# What kind of tree am I????



## Ferg (Dec 17, 2002)

This tree bears no fruit or nuts - the 'seeds/blooms' are in the spring - and drop in mass - small enlongated fine, almost thread like clusters, about 3 to 4" long with very small/fine pod like/seed type stuff - 


Thoughts????

ferg....


----------



## Nature (Dec 12, 2006)

sourwood?


----------



## Ferg (Dec 17, 2002)

Nature said:


> sourwood?


Seed/flower is wrong for sourwood and it doesn't turn red in fall - 

I'm trying to find out what it is - I don't know 

ferg....


----------



## WALLEYE MIKE (Jan 7, 2001)

Tennessee hillbilly tree.:lol:


----------



## Ferg (Dec 17, 2002)

WALLEYE MIKE said:


> Tennessee hillbilly tree.:lol:


Can't be Mike - this tree 'clearly' has branches LOL  

ferg....


----------



## Radar420 (Oct 7, 2004)

When I first saw the pics, I was thinking a magnolia of some sort or rhodedendron but that tree looks huge, and you didn't mention any flowers. And the leaves don't look as thick as those of the rhodedendrons up this way. Plus your description of the seeds doesn't seem to fit in with those two trees. The seed description you gave almost sounds like some sort of willow.

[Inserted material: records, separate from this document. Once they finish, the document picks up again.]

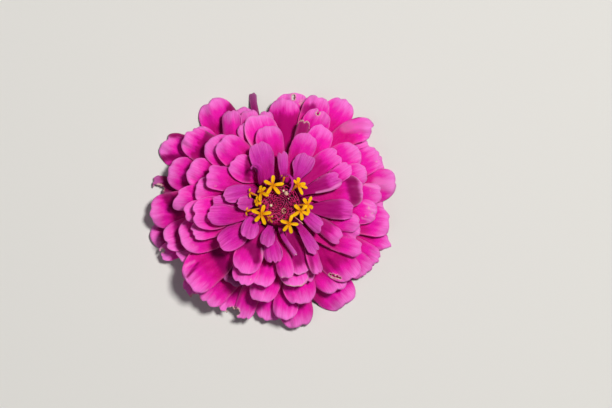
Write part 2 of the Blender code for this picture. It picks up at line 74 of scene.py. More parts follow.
# Petals, each whorl from the lowest to the highest: name, x and y of the tip, width,
# direction of the tip in degrees from +X, and what is special about it, painted shade and light included.
PETALS = {
    1: [
        ("a", -108, 12, 19, 178, {"tone": 0.6}),
        ("c", -111.5, 68, 35, 152, {"bend": 0.6, "dusk": [(-86, 77, -103, 77, 4.5), (-118, 52, -95, 53, 3.5)], "dark": 1.0}),
        ("e", -65, 110, 38, 120, {"folds": [(-62, 98, -65, 110, 3.2, 0.90)], "dusk": [(-41, 104, -51, 82, 5.0)], "dark": 1.0}),
        ("g", -20.5, 118, 7, 93, {"tone": 0.32}),
        ("i", 47.5, 108, 31, 73, {}),
        ("k", 97.5, 66.5, 25, 20, {}),
        ("n", 112, 4, 26, 0, {}),
        ("o", 119.5, -37, 17, 335, {"point": 1.0}),
        ("p", 107, -51, 21, 331, {}),
        ("r", 75, -96, 42, 313, {"folds": [(64, -88, 71, -100, 3.2, 0.85), (79, -85, 88, -93, 3.0, 0.70)], "skew": -2}),
        ("t", -5, -111.5, 29, 262, {}),
        ("v", -48, -103, 21, 246, {"bites": [(-41.5, -104, 6)]}),
        ("x", -88, -66, 26, 216, {}),
        ("z", -123, -29, 27, 196, {"dusk": [(-112, -18, -109, -36, 4.0)]}),
        ("b", -121, 29, 15, 166, {"tone": 0.5, "deep": (1.6, 0.9, 1.5), "bites": [(-115.5, 21, 5)]}),
        ("d", -81, 79, 28, 138, {}),
        ("f", -32, 103, 22, 102, {}),
        ("h", 22, 118, 38, 84, {"bites": [(20.8, 112.2, 1.5), (20.9, 115.2, 1.8)], "pale": [(29.5, 108, 6)]}),
        ("j", 74.5, 110.5, 31, 57, {}),
        ("l", 111, 50, 24, 26, {}),
        ("m", 124.5, 27.5, 32, 11, {"folds": [(108, 27, 120, 21, 4.0, 0.90)], "skew": -4, "edge_hurt": 0.3, "light": [(106, 27, 122, 24, 6)], "glow": 0.4}),
        ("q", 95, -64.5, 28, 320, {"skew": -3}),
        ("s", 26, -118.5, 34, 280, {"folds": [(21, -108, 23, -119, 3.0, 0.70)]}),
        ("u", -31, -109.5, 20, 254, {"bites": [(-37.5, -102.5, 4.2)]}),
        ("w", -84, -87, 31, 231, {"bites": [(-79, -91, 6)], "lift": 2.5, "tone": 1.1}),
        ("y", -113, -45.5, 19, 203, {"tone": 1.15, "lift": 1.8, "bites": [(-111.5, -41, 2.0)]}),
    ],
    2: [
        ("b", -105, 41, 34, 160, {"deep": (4.6, 0.85, 1.4)}),
        ("d", -24.5, 100.5, 19, 100, {}),
        ("f", 12, 112, 32, 87, {"deep": (3.2, 0.9)}),
        ("h", 100.5, 81, 24, -12, {"folds": [(76, 84, 97, 83, 4.0, 0.90)], "pale": [(87.5, 77, 1.8)], "light": [(74, 84, 93, 84, 6)], "glow": 0.30}),
        ("j", 118, -13, 31, 352, {"skew": 3}),
        ("l", -66.5, -94.5, 27, 238, {"folds": [(-62, -86, -67, -96, 3.0, 0.65)]}),
        ("m", -87, -71, 25, 226, {"lift": 1.0}),
        ("n", -95, -47, 27, 208, {}),
        ("a", -123.5, -3, 36, 185, {"folds": [(-105, -4, -121, -8, 4.0, 0.90)], "dusk": [(-108, 17, -95, 0, 5.5)], "dark": 1.0}),
        ("c", -89, 74.5, 31, 148, {"folds": [(-85, 68, -93, 74, 2.8, 0.70)], "notch": [(0.55, 0.8)], "deep": (4.4, 0.9, 1.3), "dusk": [(-64, 77, -68, 58, 4.5)], "dark": 0.95}),
        ("e", -7, 99, 14, 94, {}),
        ("g", 48, 114.5, 27, 68, {"dusk": [(31.5, 101, 40, 103, 4.5)]}),
        ("i", 107.5, 56, 27, 24, {"pale": [(104.5, 49, 2.0)]}),
        ("k", 12, -110, 26, 268, {}),
        ("o", -108.5, -31, 31, 197, {"dusk": [(-97, -16, -95.5, -30, 3.0), (-95.5, -30, -90.5, -40, 3.0)]}),
    ],
    3: [
        ("b", -84, 42, 32, 158, {"deep": (3.9, 0.85, 1.2)}),
        ("d", -42, 100, 19, 97, {}),
        ("e", -29.5, 86, 17, 108, {}),
        ("f", -16, 95, 32, 98, {"folds": [(-12, 88, -14, 97, 2.8, 0.60), (-21, 86, -25, 94, 2.4, 0.55)], "rim": 0.5}),
        ("h", 86, 61, 30, 36, {}),
        ("j", 109.5, 18, 21, 8, {"pale": [(97.5, 20, 1.6)], "light": [(91.5, 26, 107, 22, 1.6)], "glow": 0.45}),
        ("m", 64.5, -82.5, 31, 300, {"skew": -4}),
        ("n", 31, -94, 32, 285, {}),
        ("p", -43, -74, 26, 240, {"tone": 0.52, "deep": (0.3, 0.9)}),
        ("q", -84.5, -73.5, 41, 227, {"folds": [(-68, -54, -87, -70, 3.0, 1.00), (-62, -64, -73, -79, 3.4, 0.80)], "skew": -5, "square": 3.6, "lift": -1.5, "pale": [(-66, -80, 1.6)], "edge_hurt": 0.3, "dusk": [(-75, -54, -85, -68, 1.5), (-57, -42, -44, -62, 6.0)], "light": [(-87, -56, -79, -52, 1.6)], "dark": 0.95, "glow": 0.45}),
        ("r", -91, -32, 40, 208, {"folds": [(-76, -30, -90, -39, 3.4, 0.45)], "pale": [(-81.5, -27, 1.8), (-79.5, -35, 2.0)]}),
        ("a", -97, 14, 28, 180, {"skew": -10, "deep": (5.5, 0.8, 1.4)}),
        ("c", -64, 69, 32, 138, {"folds": [(-56, 63, -66, 73, 4.0, 0.40)]}),
        ("g", 49, 100.5, 28, 68, {"bites": [(45.5, 97, 1.7)], "pale": [(50, 102, 2.2), (54, 101, 2.0)]}),
        ("i", 94, 39, 24, 20, {}),
        ("k", 104.5, -1.5, 25, 357, {"folds": [(93, 5, 103, -1, 2.4, 0.60), (95, -6, 103, -8, 2.2, 0.50)], "light": [(91.5, 7, 99.5, 4, 1.1), (95.5, 2, 103.5, -2, 1.4), (97.5, -4, 103.5, -9, 1.2), (89.5, -8, 97.5, -10, 0.9)], "glow": 0.45, "pale": [(96.5, 2, 2.4), (100, -3, 2.2), (93, -6, 1.6)]}),
        ("o", -12, -92, 29, 254, {"skew": 2}),
        ("l", 79, -70, 34, 310, {"folds": [(60, -48, 74, -66, 4.5, 0.55)], "skew": -6, "bites": [(58, -65, 1.4), (61, -66.2, 1.8), (64.5, -67.2, 1.6), (67.5, -68.3, 1.2)], "deep": (4.0, 0.7)}),
    ],
    4: [
        ("b", -51.5, 70, 30, 134, {}),
        ("d", 32.5, 90, 12, 75, {"tone": 0.8, "edge_hurt": 1.0, "deep": (-1.5, 0.95, 1.0)}),
        ("f", 90.5, 20, 33, 8, {"bend": -0.35, "curl": -0.08, "rim": 0.45, "dusk": [(79, 30, 83.5, 9, 6.5)], "dark": 0.95}),
        ("h", 86, -26, 24, 337, {}),
        ("j", 35, -73, 21, 290, {}),
        ("l", -12, -76, 25, 256, {}),
        ("n", -80, -23, 21, 200, {}),
        ("a", -77, 21, 28, 170, {"deep": (4.5, 0.5)}),
        ("c", -5, 84, 27, 98, {"folds": [(-2, 74, -6, 85, 3.0, 0.35)]}),
        ("e", 53, 83, 26, 60, {}),
        ("g", 87, -14, 19, 350, {}),
        ("i", 89, -41, 17, 338, {}),
        ("k", 25, -76, 29, 280, {"edge_hurt": 0.85}),
        ("m", -31, -74, 25, 250, {"pale": [(-21.5, -69, 2.0)]}),
        ("o", -88, -3, 22, 186, {}),
    ],
    5: [
        ("d", 66, 57, 24, 38, {"deep": (4.0, 0.6)}),
        ("f", 68.5, -29, 16, 330, {"skew": 1.5, "deep": (2.8, 0.8)}),
        ("h", 32, -63, 27, 286, {"bend": -0.5, "curl": -0.08, "deep": (1.2, 0.5), "rim": 0.6, "dusk": [(19.5, -28, 26.5, -51, 5.0)]}),
        ("j", -30, -62, 28, 246, {"lip": (-1, 1.8), "deep": (6.0, 0.7), "dusk": [(-27, -33, -17, -40, 4.5), (-20, -38, -15.5, -50, 4.0)], "dark": 1.0, "light": [(-10.5, -38, -9.5, -52, 1.0)], "glow": 0.5}),
        ("a", -65, 34, 24, 170, {"square": 8.0, "round": 0.3, "pale": [(-56.5, 24, 1.8)]}),
        ("b", -40, 49, 26, 140, {"dusk": [(-24, 50, -25, 32, 3.5)], "dark": 1.0}),
        ("c", 36, 76, 24, 70, {}),
        ("e", 78, 43.5, 16, 30, {"deep": (3.5, 0.8)}),
        ("g", 46.5, -63.5, 12, 298, {"bend": 1.0, "dusk": [(37, -38, 40.5, -63, 2.1)]}),
        ("i", 14.5, -68, 16.5, 277, {"pale": [(10.5, -67, 1.8)], "edge_hurt": 0.5}),
        ("k", -79, -5, 32, 186, {"folds": [(-56, -6, -76, -12, 3.2, 0.45)]}),
    ],
    6: [
        ("b", -59, 9, 12, 172, {}),
        ("d", 80.5, 0.5, 20, 358, {"skew": 1.5, "deep": (2.2, 0.8)}),
        ("f", -52, -36, 23, 218, {}),
        ("a", -64, -5, 20, 183, {}),
        ("c", 68, 32, 17, 22, {"deep": (2.6, 0.85), "lip": (1, 0.5), "light": [(68, 27, 58, 20.5, 1.6), (58, 20.5, 44, 17, 1.3)], "glow": 0.5}),
        ("e", 2.5, -52.5, 18, 276, {"full": 1.0, "pale": [(-2.5, -48.5, 1.5)]}),
    ],
    7: [
        ("b", -48, 14, 16, 186, {}),
        ("d", -14, 67, 23, 106, {"skew": -1}),
        ("f", 35, 55, 20, 62, {"skew": 2, "neck": 0.30, "full": 0.95, "square": 5.0}),
        ("g", 49, -18, 14, 326, {"skew": 2, "square": 5.0}),
        ("h", 44, -43.5, 11, 303, {"point": 0.5}),
        ("j", -6, -36, 14, 258, {}),
        ("a", -34.5, 6.5, 14, 182, {}),
        ("e", 10, 58, 10, 92, {}),
        ("i", 23.2, -44.8, 3.4, 300, {"bend": 1.1, "lift": 0.6, "pale": [(23.5, -44.5, 1.8)]}),
        ("k", -24.5, -28.5, 17, 255, {}),
    ],
}
WHORL_NAMES = {1: "outer", 2: "second", 3: "third", 4: "fourth", 5: "fifth", 6: "sixth",
               7: "inner"}
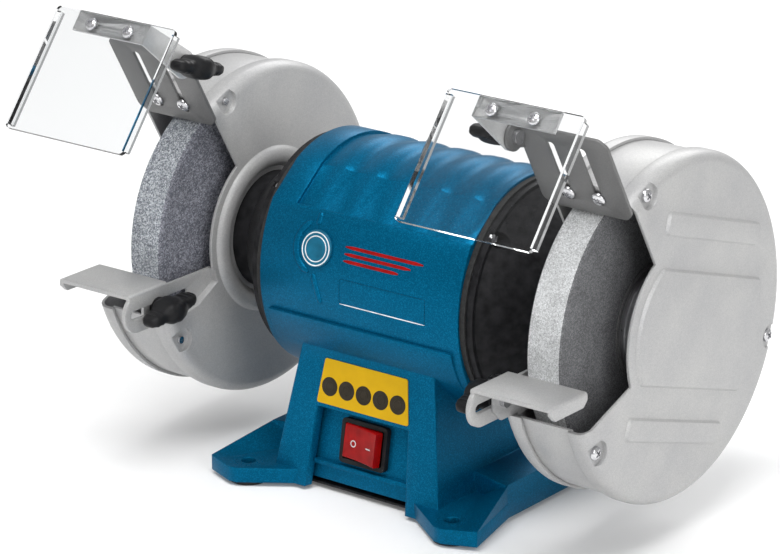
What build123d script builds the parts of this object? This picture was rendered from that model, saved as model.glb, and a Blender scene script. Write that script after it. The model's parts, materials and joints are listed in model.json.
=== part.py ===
from build123d import *
import os
from math import atan2, cos, degrees, hypot, radians, sin, sqrt

# Twin-wheel bench grinder.  Millimetres, +Z up.  The origin is the centre of the four bench-bolt holes, on
# the bench top; +X runs along the spindle to the right-hand wheel and +Y points to the back.  Everything
# outboard of the motor is drawn on the right-hand side and mirrored for the left.

# ---- driving dimensions: spindle and wheels ------------------------------------------------------------
axis_height = 141.0          # spindle centre above the bench
wheel_diameter = 200.0
wheel_width = 25.0
wheel_bore = 32.0
spindle_end_d = 16.0         # threaded ends that carry the wheels
bearing_bore = 17.0
bearing_od = 40.0
bearing_width = 12.0
ball_d = 6.8
ball_count = 8
ball_play = 0.05             # between a ball and its race or cage pocket
rotor_shaft_d = 24.0
clamp_flange_d = 74.0        # the flanges that grip the wheel
clamp_flange_t = 5.6
blotter_d = 80.0
blotter_t = 0.6
nut_across_flats = 24.0
nut_height = 10.5
thread_past_nut = 2.0

# ---- driving dimensions: motor --------------------------------------------------------------------------
housing_half_length = 80.0
housing_radius = 80.0
stator_radius = 66.0
stator_half_length = 32.0
air_gap = 0.35
rotor_radius = 38.0
slot_count = 24
fit_gap = 0.05               # between pieces that press or drop into each other
gasket_t = 4.0
gasket_radius = 77.0
bell_length = 51.0           # gasket face to the seat of the wheel guard
bell_flange_t = 5.0
bell_flange_radius = 75.5
bell_neck_radius = 40.0
tie_screw_circle = 70.5
bearing_seat_x = 108.0       # inner face of each bearing
wave_washer_t = 0.9
rib_depth = 2.4
rib_pitch = 26.0
rib_count = 5

# ---- driving dimensions: pedestal, base and feet ---------------------------------------------------------
foot_pad_height = 3.0        # rubber below the casting
foot_pad_radius = 12.5
foot_t = 10.0
base_box_height = 23.0
bolt_span_x = 167.4
bolt_span_y = 176.2
bolt_hole_d = 10.0
pedestal_top_z = 97.0
pedestal_top_x = 53.5
pedestal_top_y = 67.4
pedestal_slope = 0.157       # outward run of each pedestal face per millimetre down
casting_wall = 6.0
pocket_depth = 8.0
pocket_top_z = 59.0
pocket_half_width = 37.5
label_t = 0.6
switch_z = 40.0
switch_width = 37.0
switch_height = 30.0
rocker_width = 29.0
rocker_height = 23.0
rocker_throw = 20.0          # degrees between the two positions
rocker_play = 0.5
gland_z = 45.0
gland_hole_d = 16.0

# ---- driving dimensions: wheel guard ---------------------------------------------------------------------
guard_gap = 13.5             # wheel rim to the outside of the guard
guard_depth = 63.0
guard_wall = 2.0
guard_rim_radius = 8.0
guard_tilt = 18.0            # the mouth faces forward and up by this angle
mouth_inner_radius = 62.0
mouth_lower_angle = 200.0    # from +Y, over the top, to the lower lip
skirt_length = 14.0
band_lap = 2.0
slide_gap = 0.3              # between faces of pieces that move past each other
guard_screw_circle = 107.0
guard_screw_d = 5.0
guard_mount_circle = 30.0

# ---- driving dimensions: spark guard, eye shield, tool rest ---------------------------------------------
plate_t = 2.0
spark_angle = 120.0          # direction in which the spark guard slides, from +Y
spark_offset = 7.4           # front face of the spark guard, ahead of the spindle axis
spark_gap = 3.0
spark_length = 67.0
spark_inner_x = 131.5
spark_width = 65.5
spark_slot_pitch = 22.4
spark_screw_radius = 118.0
spark_screw_shift = 1.4      # the screws sit this far towards the motor from the middle of the guard
pivot_along = 164.0          # shield pivot, along the spark guard from the spindle axis
pivot_ahead = 12.1
ear_radius = 9.5
clamp_bolt_d = 6.0
clamp_head_d = 9.0
shield_slope = 51.95         # degrees below horizontal
shield_distance = 204.0      # front face of the shield from the spindle axis
shield_top = 56.2
shield_length = 87.6
shield_width = 100.0
shield_t = 3.0
shield_lip = 7.0
tab_length = 60.0
tab_height = 13.5
shield_screw_pitch = 31.0
shield_screw_drop = 8.1      # below the top edge of the shield
shield_screw_shift = 8.2     # towards the motor from the middle of the guard
rest_top = -10.0             # top of the tool rest, from the spindle axis
rest_gap = 5.7
rest_depth = 37.3
rest_width = 60.5
rest_t = 3.0
rest_lip_drop = 9.0
rest_slot_z = -24.5
rest_bolt_y = -115.0
knob_length = 21.0
knob_hub_radius = 8.0
knob_span = 47.0
knob_wing_t = 9.0

# ---- values that follow from them ------------------------------------------------------------------------
wheel_radius = wheel_diameter / 2
guard_radius = wheel_radius + guard_gap
bell_x = housing_half_length + gasket_t
guard_x = bell_x + bell_length
cover_x = guard_x + guard_depth
guard_mid_x = guard_x + guard_depth / 2
spark_screw_x = guard_mid_x - spark_screw_shift
shield_screw_x = guard_mid_x - shield_screw_shift
wheel_x = guard_x + 13.2
wheel_end_x = wheel_x + wheel_width
bearing_end_x = bearing_seat_x + bearing_width
band_radius = guard_radius - guard_wall - 0.1
spindle_axis = Axis((0, 0, axis_height), (1, 0, 0))
spindle_plane = Plane(origin=(0, 0, axis_height), x_dir=(1, 0, 0), z_dir=(0, -1, 0))
spark_dir = (cos(radians(spark_angle)), sin(radians(spark_angle)))
spark_normal = (-spark_dir[1], spark_dir[0])
shield_down = (-cos(radians(shield_slope)), -sin(radians(shield_slope)))
shield_normal = (shield_down[1], -shield_down[0])
pivot_y = spark_dir[0] * pivot_along + spark_normal[0] * pivot_ahead
pivot_z = spark_dir[1] * pivot_along + spark_normal[1] * pivot_ahead
rest_back_y = -(sqrt(wheel_radius ** 2 - rest_top ** 2) + rest_gap)
rest_front_y = rest_back_y - rest_depth
rest_x = guard_x + guard_wall
arm_x = rest_x + rest_t + slide_gap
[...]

Dang, you and your southern trees:lol: Interested to find out what you have.


----------



## Ferg (Dec 17, 2002)

I ran it through the UT AG tree ID online machine and nothing - I'm running a similar thread on TNDEER and so far nothing - it's the only tree like it in the area and it is pretty large - trunk dia is just a little larger than a 55 gal drum - 

ferg....


----------



## Brown duck (Dec 16, 2005)

Ferg said:


> This tree bears no fruit or nuts - the 'seeds/blooms' are in the spring - and drop in mass - small enlongated fine, almost thread like clusters, about 3 to 4" long with very small/fine pod like/seed type stuff -
> 
> 
> Thoughts????
> ...


The flowers sound like catkins - try searching trees with those types of flowers. Seems like I should know this tree, but I can't seem to figure it out.

If it's the only tree like it in the area, is it possible that its an exotic? Might not show up in many tree databases if so.


----------



## Ferg (Dec 17, 2002)

Shingle Oak sure looks like it - here are some more pictures - if this type of oak doesn't fruit every year it maybe it - some oaks only fruit every other year and if that is the case it could easly NOT have had acorns this past fall and may have this fall - I'll keep an eye open - 

Here are the new pictures from yesterday:
























































the thing that was holding me up on this was there were no acorns last year - but after reading more on this tree - it takes 18 months after pollination for fruit to develop, so, if we have acorns this fall we'll have the winner - 

ferg....


----------



## Radar420 (Oct 7, 2004)

After reviewing my book, I think your assessment is right Ferg.

I always forget that there are a few oaks that don't follow the basic leaf patterns of other oaks. That and the seed description threw me off.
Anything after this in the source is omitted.